Concordo que a mobilidade tem sido crescente. Acho o nosso cosmopolitismo ainda insuficiente. Apenas admito que tenhamos entrado numa fase em que a tendência (e a meu ver com consequências negativas) mudou. Mudou politicamente, como se pode ver nas iniciativas legislativas que hoje se discutem no Reino Unido, que, sendo aceites, trazem novas discriminações dos estrangeiros, num dos países mais cosmopolitas do mundo. Mudou do ponto de vista dos transportes, porque o petróleo a preços controlados pode ser uma miragem e as alternativas ainda parecem distantes.
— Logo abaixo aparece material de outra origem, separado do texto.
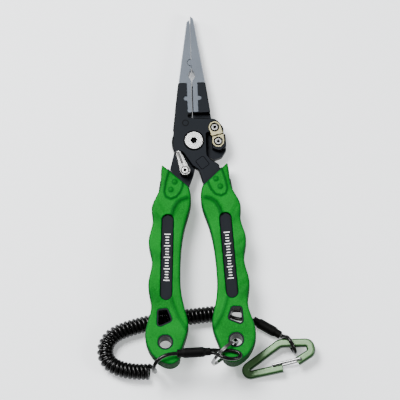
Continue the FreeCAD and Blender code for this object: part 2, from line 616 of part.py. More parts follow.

Mas pode estar a mudar, também, do ponto de vista económico, pelos processos que se desenham e em que “os meios electrónicos de mobilidade” são meios de comunicação, fulcrais ao espírito cosmopolita, mas não de mobilidade fisica. Pelos meios electrónicos circula informação, investimento, capital, mas não pessoas. E a questão que coloco é a de saber se o diferencial de custos entre a circulação (virtual) de informação, de serviços e de mercadorias (com logística hiperoptimizada), por um lado e de pessoas, por outro, não potencia a retracção da mobilidade das pessoas.
Estou convencido que vale a pena investigar se a racionalidade subjacente ao “novo capitalismo” passa pela migração do trabalho em vez da dos trabalhadores, ou seja, precisamente pela introdução de novas barreiras ao cosmopolitismo das “massas populares” e às virtualidades que penso que, historicamente, as grandes migrações tiveram.
Ou seja, estaremos agora a entrar num período de arrefecimento da mobilidade, à escala planetária, dos trabalhadores e de aquecimento da mobilidade do trabalho? Pode parecer paradoxal, mas seria precipitado descartar a hipótese.